>>>>
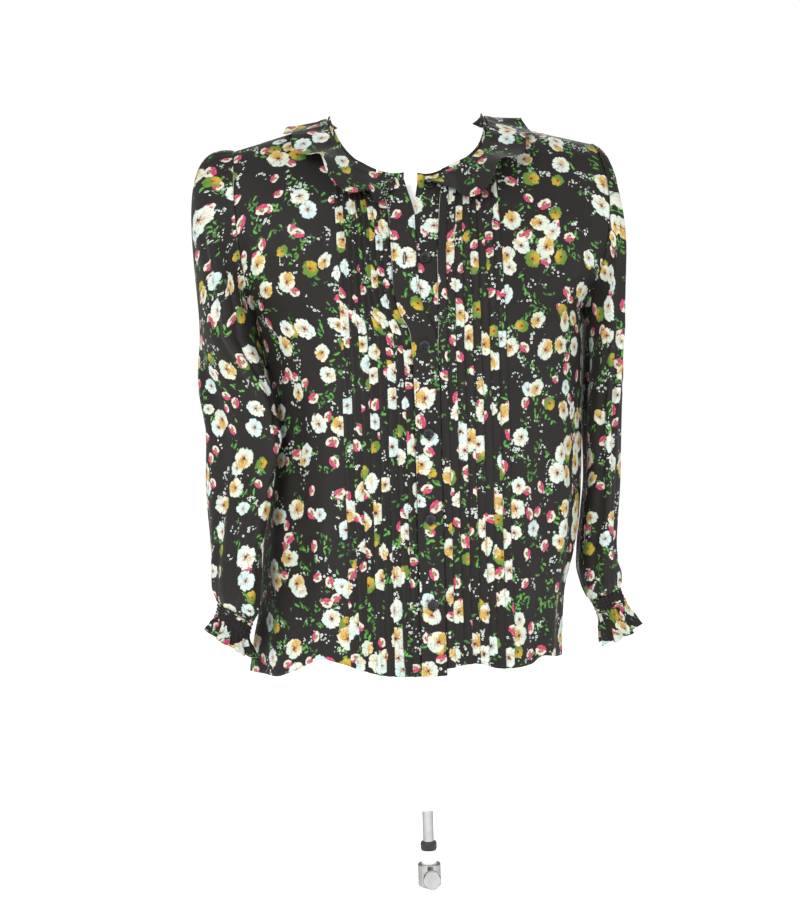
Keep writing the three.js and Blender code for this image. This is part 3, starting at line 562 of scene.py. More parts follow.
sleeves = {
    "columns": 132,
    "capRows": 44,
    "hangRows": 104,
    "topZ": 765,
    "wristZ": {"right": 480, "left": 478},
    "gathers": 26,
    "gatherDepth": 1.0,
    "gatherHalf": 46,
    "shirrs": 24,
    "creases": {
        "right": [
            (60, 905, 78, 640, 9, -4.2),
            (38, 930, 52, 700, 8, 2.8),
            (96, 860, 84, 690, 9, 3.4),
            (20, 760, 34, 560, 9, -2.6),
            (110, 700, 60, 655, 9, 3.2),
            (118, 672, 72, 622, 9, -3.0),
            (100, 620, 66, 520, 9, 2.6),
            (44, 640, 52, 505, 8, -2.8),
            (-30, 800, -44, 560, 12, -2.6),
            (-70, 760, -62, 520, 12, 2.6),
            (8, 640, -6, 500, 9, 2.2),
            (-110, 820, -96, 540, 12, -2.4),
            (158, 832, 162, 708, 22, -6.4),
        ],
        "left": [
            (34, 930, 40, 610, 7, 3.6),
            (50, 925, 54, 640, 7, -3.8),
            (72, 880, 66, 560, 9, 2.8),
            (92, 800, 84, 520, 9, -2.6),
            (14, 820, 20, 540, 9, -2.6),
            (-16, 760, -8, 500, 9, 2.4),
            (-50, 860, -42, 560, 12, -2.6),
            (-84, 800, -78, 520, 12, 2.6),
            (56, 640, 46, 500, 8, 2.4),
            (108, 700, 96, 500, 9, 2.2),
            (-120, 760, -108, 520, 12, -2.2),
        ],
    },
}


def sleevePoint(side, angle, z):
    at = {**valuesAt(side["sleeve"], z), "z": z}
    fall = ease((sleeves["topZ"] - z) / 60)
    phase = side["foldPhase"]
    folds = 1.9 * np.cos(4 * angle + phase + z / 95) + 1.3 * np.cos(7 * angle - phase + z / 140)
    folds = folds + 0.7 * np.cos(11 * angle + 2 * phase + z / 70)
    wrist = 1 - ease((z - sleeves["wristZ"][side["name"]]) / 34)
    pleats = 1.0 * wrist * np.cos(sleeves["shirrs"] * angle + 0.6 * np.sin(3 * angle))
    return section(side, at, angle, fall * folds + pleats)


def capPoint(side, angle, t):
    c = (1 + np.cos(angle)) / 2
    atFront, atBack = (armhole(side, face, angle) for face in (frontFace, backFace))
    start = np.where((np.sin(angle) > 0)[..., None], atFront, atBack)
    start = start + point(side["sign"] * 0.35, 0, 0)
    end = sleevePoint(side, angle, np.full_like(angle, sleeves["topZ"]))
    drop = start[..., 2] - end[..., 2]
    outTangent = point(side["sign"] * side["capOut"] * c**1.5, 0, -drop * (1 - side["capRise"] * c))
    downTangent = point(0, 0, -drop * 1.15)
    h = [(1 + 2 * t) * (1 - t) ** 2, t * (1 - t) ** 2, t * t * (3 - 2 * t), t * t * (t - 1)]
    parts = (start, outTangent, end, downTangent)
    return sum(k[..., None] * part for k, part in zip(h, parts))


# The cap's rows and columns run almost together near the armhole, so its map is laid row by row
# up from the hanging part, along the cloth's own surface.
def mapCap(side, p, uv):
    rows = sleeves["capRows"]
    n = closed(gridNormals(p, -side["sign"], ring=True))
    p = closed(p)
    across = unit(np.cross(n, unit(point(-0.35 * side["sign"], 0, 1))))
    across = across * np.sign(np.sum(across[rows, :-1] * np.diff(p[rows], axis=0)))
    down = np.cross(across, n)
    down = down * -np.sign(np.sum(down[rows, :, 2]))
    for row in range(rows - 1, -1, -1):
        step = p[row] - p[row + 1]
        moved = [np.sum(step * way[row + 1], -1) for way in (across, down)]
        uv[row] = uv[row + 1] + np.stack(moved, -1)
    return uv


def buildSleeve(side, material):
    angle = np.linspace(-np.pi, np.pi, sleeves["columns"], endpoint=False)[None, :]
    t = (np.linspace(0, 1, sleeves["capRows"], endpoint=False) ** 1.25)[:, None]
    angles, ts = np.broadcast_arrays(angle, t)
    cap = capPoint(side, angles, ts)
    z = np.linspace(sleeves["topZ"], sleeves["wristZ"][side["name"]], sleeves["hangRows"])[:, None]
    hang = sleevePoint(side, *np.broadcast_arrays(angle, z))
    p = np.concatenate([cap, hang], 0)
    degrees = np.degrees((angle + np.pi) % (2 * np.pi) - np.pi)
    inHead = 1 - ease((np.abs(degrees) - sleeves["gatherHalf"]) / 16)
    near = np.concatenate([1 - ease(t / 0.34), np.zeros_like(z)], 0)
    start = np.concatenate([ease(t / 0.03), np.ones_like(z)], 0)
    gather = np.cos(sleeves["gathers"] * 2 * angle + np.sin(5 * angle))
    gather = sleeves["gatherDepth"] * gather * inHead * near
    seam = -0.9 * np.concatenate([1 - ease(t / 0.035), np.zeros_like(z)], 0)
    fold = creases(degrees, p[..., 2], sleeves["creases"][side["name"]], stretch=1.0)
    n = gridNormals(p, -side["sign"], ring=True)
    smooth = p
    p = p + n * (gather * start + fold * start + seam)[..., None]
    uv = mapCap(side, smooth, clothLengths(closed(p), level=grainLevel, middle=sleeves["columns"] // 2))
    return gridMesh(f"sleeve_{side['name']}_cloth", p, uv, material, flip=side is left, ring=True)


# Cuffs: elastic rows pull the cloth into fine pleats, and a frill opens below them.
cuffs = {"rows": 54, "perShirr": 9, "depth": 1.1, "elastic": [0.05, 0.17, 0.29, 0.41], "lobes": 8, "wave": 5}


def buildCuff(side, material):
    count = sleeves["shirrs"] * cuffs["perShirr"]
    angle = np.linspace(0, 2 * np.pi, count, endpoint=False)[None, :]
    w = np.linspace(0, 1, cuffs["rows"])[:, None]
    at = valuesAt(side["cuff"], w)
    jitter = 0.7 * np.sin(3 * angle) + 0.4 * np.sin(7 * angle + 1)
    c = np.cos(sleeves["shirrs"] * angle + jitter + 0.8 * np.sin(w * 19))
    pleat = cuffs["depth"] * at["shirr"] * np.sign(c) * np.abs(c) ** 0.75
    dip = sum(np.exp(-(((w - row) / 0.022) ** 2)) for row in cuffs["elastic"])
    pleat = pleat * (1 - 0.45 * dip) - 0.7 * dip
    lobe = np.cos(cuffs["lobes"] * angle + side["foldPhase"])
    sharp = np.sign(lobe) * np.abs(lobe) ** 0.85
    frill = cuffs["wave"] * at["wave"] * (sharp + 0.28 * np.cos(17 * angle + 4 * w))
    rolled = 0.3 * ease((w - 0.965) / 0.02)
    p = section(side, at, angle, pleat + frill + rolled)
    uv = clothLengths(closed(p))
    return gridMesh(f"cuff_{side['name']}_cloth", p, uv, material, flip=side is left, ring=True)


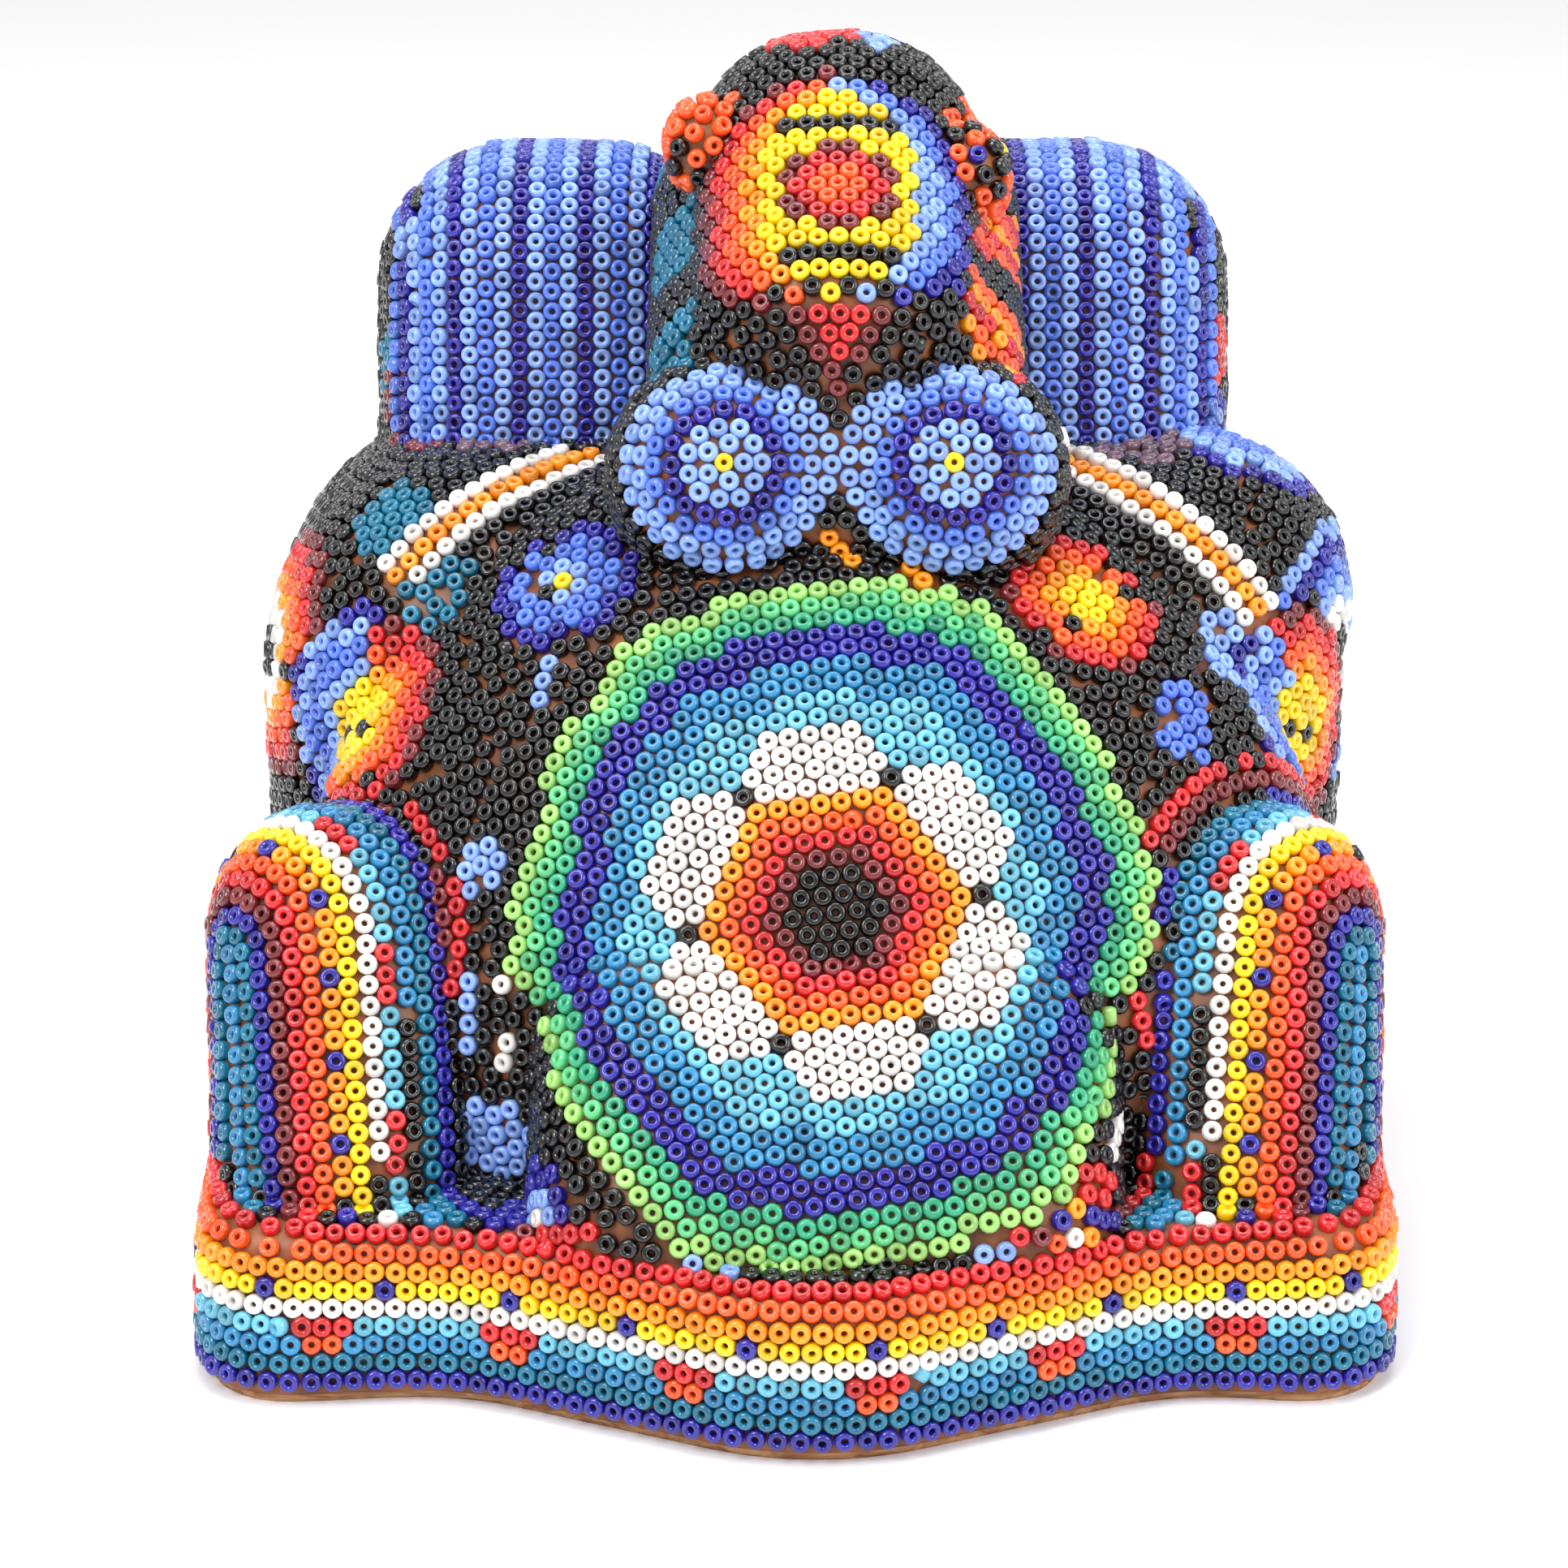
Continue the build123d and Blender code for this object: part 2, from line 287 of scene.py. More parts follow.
<<<<
- **TASK GOAL**: Using the listing above, please repeat every entry exactly.

- **TASK SOLUTION**:
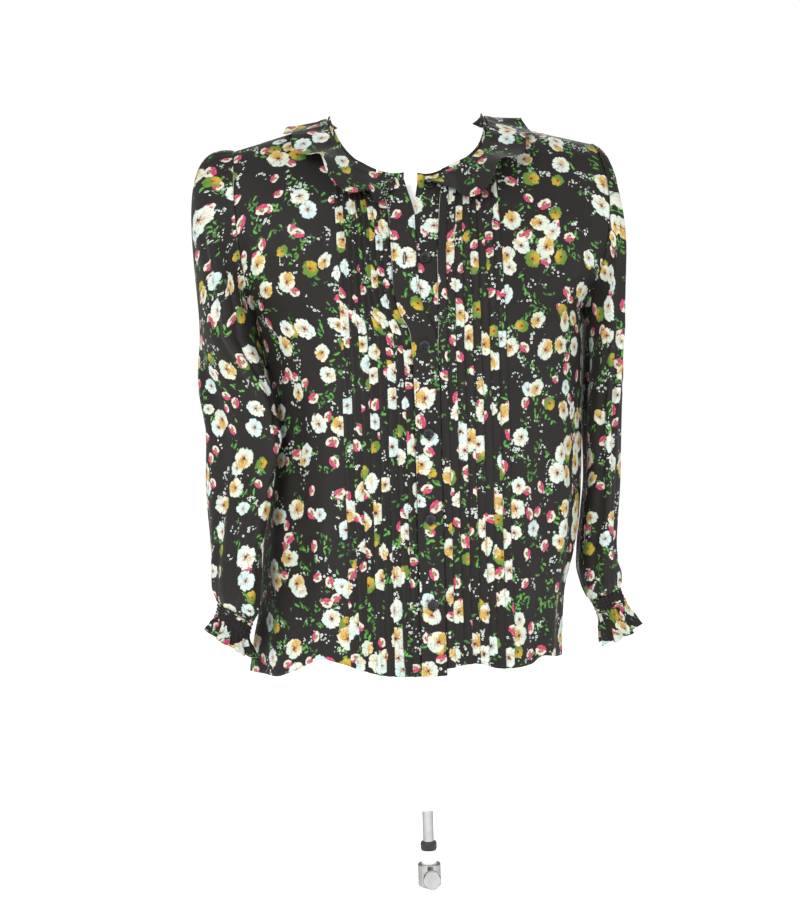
Keep writing the three.js and Blender code for this image. This is part 3, starting at line 562 of scene.py. More parts follow.
sleeves = {
    "columns": 132,
    "capRows": 44,
    "hangRows": 104,
    "topZ": 765,
    "wristZ": {"right": 480, "left": 478},
    "gathers": 26,
    "gatherDepth": 1.0,
    "gatherHalf": 46,
    "shirrs": 24,
    "creases": {
        "right": [
            (60, 905, 78, 640, 9, -4.2),
            (38, 930, 52, 700, 8, 2.8),
            (96, 860, 84, 690, 9, 3.4),
            (20, 760, 34, 560, 9, -2.6),
            (110, 700, 60, 655, 9, 3.2),
            (118, 672, 72, 622, 9, -3.0),
            (100, 620, 66, 520, 9, 2.6),
            (44, 640, 52, 505, 8, -2.8),
            (-30, 800, -44, 560, 12, -2.6),
            (-70, 760, -62, 520, 12, 2.6),
            (8, 640, -6, 500, 9, 2.2),
            (-110, 820, -96, 540, 12, -2.4),
            (158, 832, 162, 708, 22, -6.4),
        ],
        "left": [
            (34, 930, 40, 610, 7, 3.6),
            (50, 925, 54, 640, 7, -3.8),
            (72, 880, 66, 560, 9, 2.8),
            (92, 800, 84, 520, 9, -2.6),
            (14, 820, 20, 540, 9, -2.6),
            (-16, 760, -8, 500, 9, 2.4),
            (-50, 860, -42, 560, 12, -2.6),
            (-84, 800, -78, 520, 12, 2.6),
            (56, 640, 46, 500, 8, 2.4),
            (108, 700, 96, 500, 9, 2.2),
            (-120, 760, -108, 520, 12, -2.2),
        ],
    },
}


def sleevePoint(side, angle, z):
    at = {**valuesAt(side["sleeve"], z), "z": z}
    fall = ease((sleeves["topZ"] - z) / 60)
    phase = side["foldPhase"]
    folds = 1.9 * np.cos(4 * angle + phase + z / 95) + 1.3 * np.cos(7 * angle - phase + z / 140)
    folds = folds + 0.7 * np.cos(11 * angle + 2 * phase + z / 70)
    wrist = 1 - ease((z - sleeves["wristZ"][side["name"]]) / 34)
    pleats = 1.0 * wrist * np.cos(sleeves["shirrs"] * angle + 0.6 * np.sin(3 * angle))
    return section(side, at, angle, fall * folds + pleats)


def capPoint(side, angle, t):
    c = (1 + np.cos(angle)) / 2
    atFront, atBack = (armhole(side, face, angle) for face in (frontFace, backFace))
    start = np.where((np.sin(angle) > 0)[..., None], atFront, atBack)
    start = start + point(side["sign"] * 0.35, 0, 0)
    end = sleevePoint(side, angle, np.full_like(angle, sleeves["topZ"]))
    drop = start[..., 2] - end[..., 2]
    outTangent = point(side["sign"] * side["capOut"] * c**1.5, 0, -drop * (1 - side["capRise"] * c))
    downTangent = point(0, 0, -drop * 1.15)
    h = [(1 + 2 * t) * (1 - t) ** 2, t * (1 - t) ** 2, t * t * (3 - 2 * t), t * t * (t - 1)]
    parts = (start, outTangent, end, downTangent)
    return sum(k[..., None] * part for k, part in zip(h, parts))


# The cap's rows and columns run almost together near the armhole, so its map is laid row by row
# up from the hanging part, along the cloth's own surface.
def mapCap(side, p, uv):
    rows = sleeves["capRows"]
    n = closed(gridNormals(p, -side["sign"], ring=True))
    p = closed(p)
    across = unit(np.cross(n, unit(point(-0.35 * side["sign"], 0, 1))))
    across = across * np.sign(np.sum(across[rows, :-1] * np.diff(p[rows], axis=0)))
    down = np.cross(across, n)
    down = down * -np.sign(np.sum(down[rows, :, 2]))
    for row in range(rows - 1, -1, -1):
        step = p[row] - p[row + 1]
        moved = [np.sum(step * way[row + 1], -1) for way in (across, down)]
        uv[row] = uv[row + 1] + np.stack(moved, -1)
    return uv


def buildSleeve(side, material):
    angle = np.linspace(-np.pi, np.pi, sleeves["columns"], endpoint=False)[None, :]
    t = (np.linspace(0, 1, sleeves["capRows"], endpoint=False) ** 1.25)[:, None]
    angles, ts = np.broadcast_arrays(angle, t)
    cap = capPoint(side, angles, ts)
    z = np.linspace(sleeves["topZ"], sleeves["wristZ"][side["name"]], sleeves["hangRows"])[:, None]
    hang = sleevePoint(side, *np.broadcast_arrays(angle, z))
    p = np.concatenate([cap, hang], 0)
    degrees = np.degrees((angle + np.pi) % (2 * np.pi) - np.pi)
    inHead = 1 - ease((np.abs(degrees) - sleeves["gatherHalf"]) / 16)
    near = np.concatenate([1 - ease(t / 0.34), np.zeros_like(z)], 0)
    start = np.concatenate([ease(t / 0.03), np.ones_like(z)], 0)
    gather = np.cos(sleeves["gathers"] * 2 * angle + np.sin(5 * angle))
    gather = sleeves["gatherDepth"] * gather * inHead * near
    seam = -0.9 * np.concatenate([1 - ease(t / 0.035), np.zeros_like(z)], 0)
    fold = creases(degrees, p[..., 2], sleeves["creases"][side["name"]], stretch=1.0)
    n = gridNormals(p, -side["sign"], ring=True)
    smooth = p
    p = p + n * (gather * start + fold * start + seam)[..., None]
    uv = mapCap(side, smooth, clothLengths(closed(p), level=grainLevel, middle=sleeves["columns"] // 2))
    return gridMesh(f"sleeve_{side['name']}_cloth", p, uv, material, flip=side is left, ring=True)


# Cuffs: elastic rows pull the cloth into fine pleats, and a frill opens below them.
cuffs = {"rows": 54, "perShirr": 9, "depth": 1.1, "elastic": [0.05, 0.17, 0.29, 0.41], "lobes": 8, "wave": 5}


def buildCuff(side, material):
    count = sleeves["shirrs"] * cuffs["perShirr"]
    angle = np.linspace(0, 2 * np.pi, count, endpoint=False)[None, :]
    w = np.linspace(0, 1, cuffs["rows"])[:, None]
    at = valuesAt(side["cuff"], w)
    jitter = 0.7 * np.sin(3 * angle) + 0.4 * np.sin(7 * angle + 1)
    c = np.cos(sleeves["shirrs"] * angle + jitter + 0.8 * np.sin(w * 19))
    pleat = cuffs["depth"] * at["shirr"] * np.sign(c) * np.abs(c) ** 0.75
    dip = sum(np.exp(-(((w - row) / 0.022) ** 2)) for row in cuffs["elastic"])
    pleat = pleat * (1 - 0.45 * dip) - 0.7 * dip
    lobe = np.cos(cuffs["lobes"] * angle + side["foldPhase"])
    sharp = np.sign(lobe) * np.abs(lobe) ** 0.85
    frill = cuffs["wave"] * at["wave"] * (sharp + 0.28 * np.cos(17 * angle + 4 * w))
    rolled = 0.3 * ease((w - 0.965) / 0.02)
    p = section(side, at, angle, pleat + frill + rolled)
    uv = clothLengths(closed(p))
    return gridMesh(f"cuff_{side['name']}_cloth", p, uv, material, flip=side is left, ring=True)


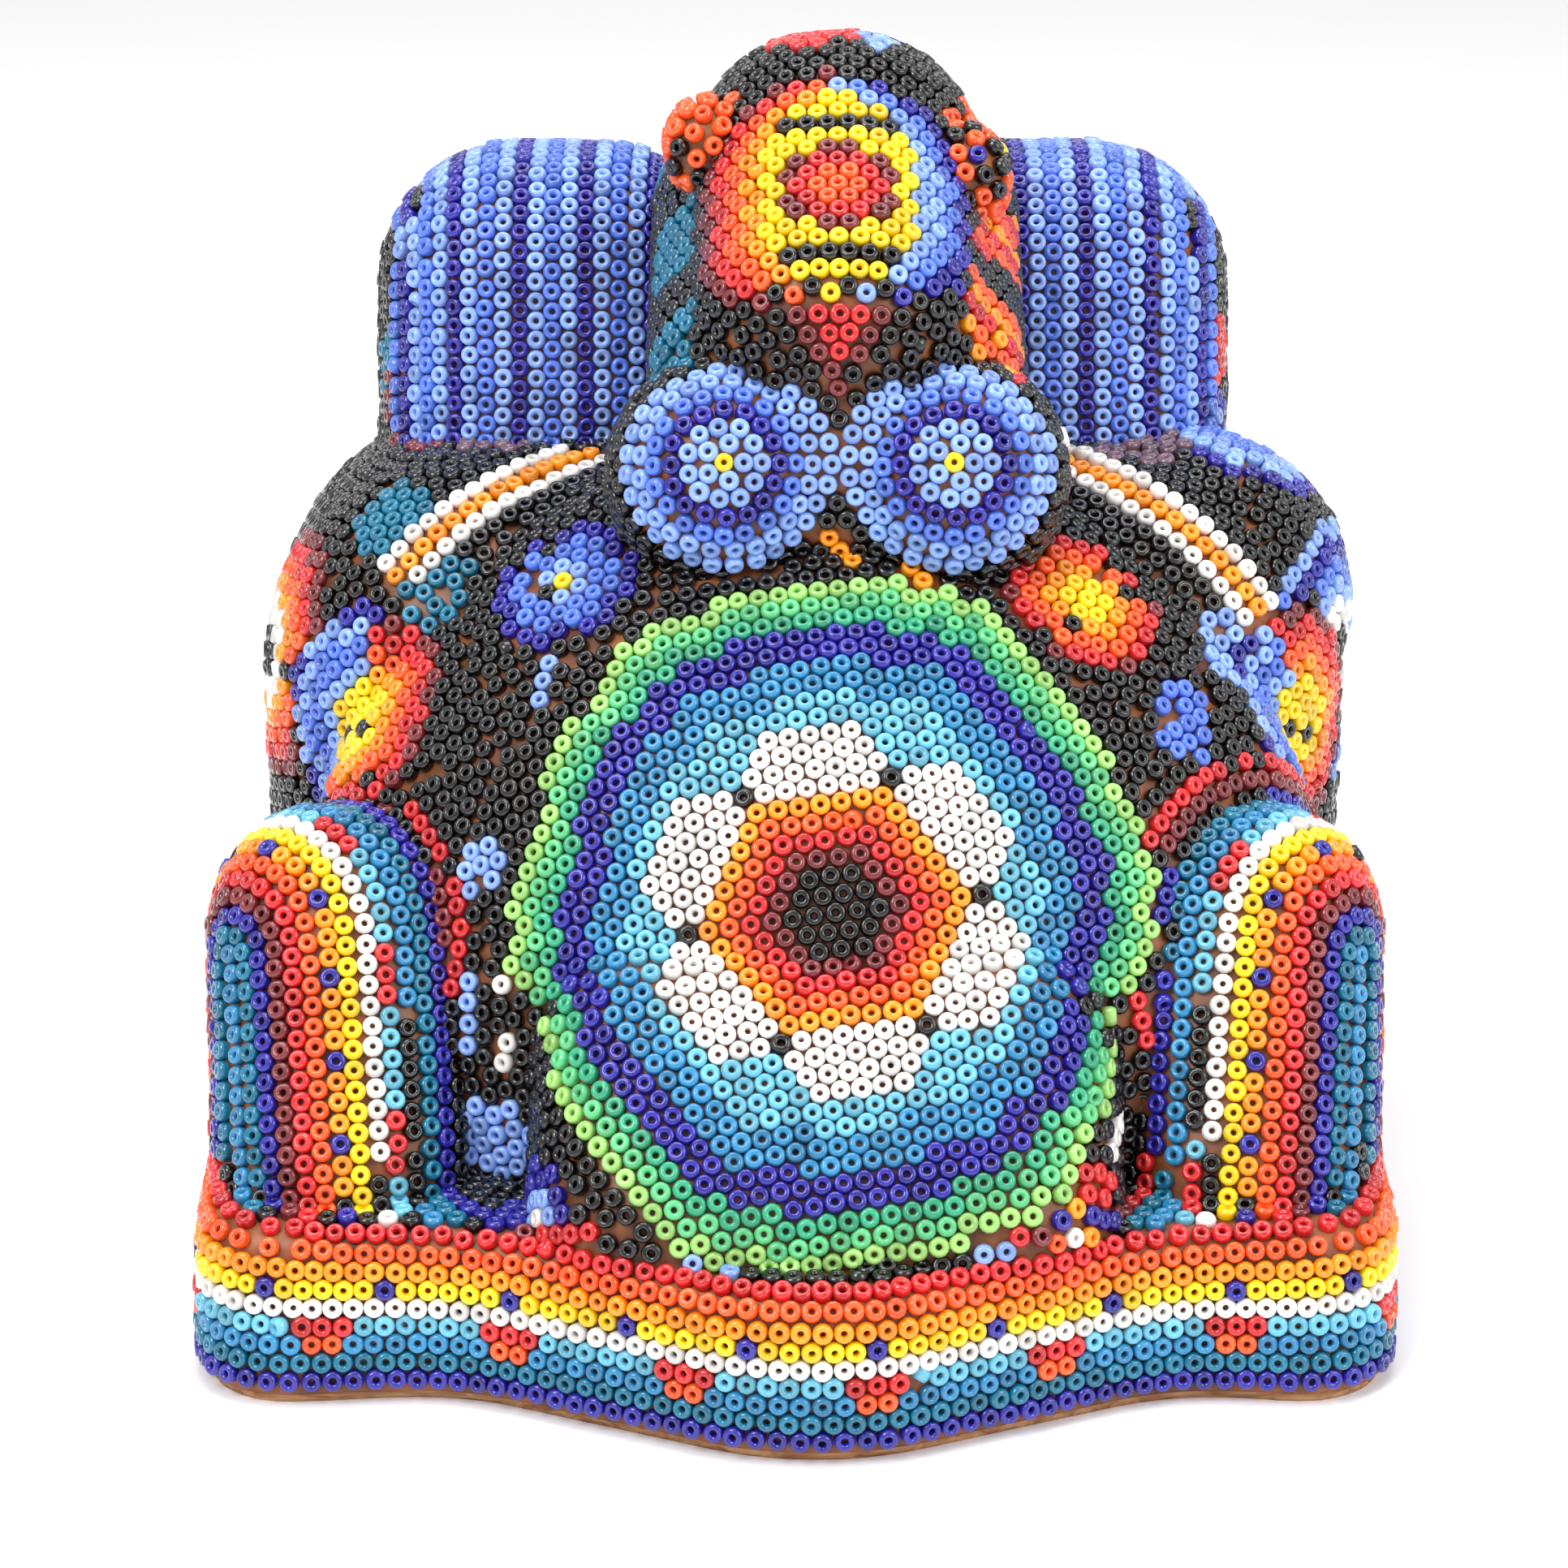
Continue the build123d and Blender code for this object: part 2, from line 287 of scene.py. More parts follow.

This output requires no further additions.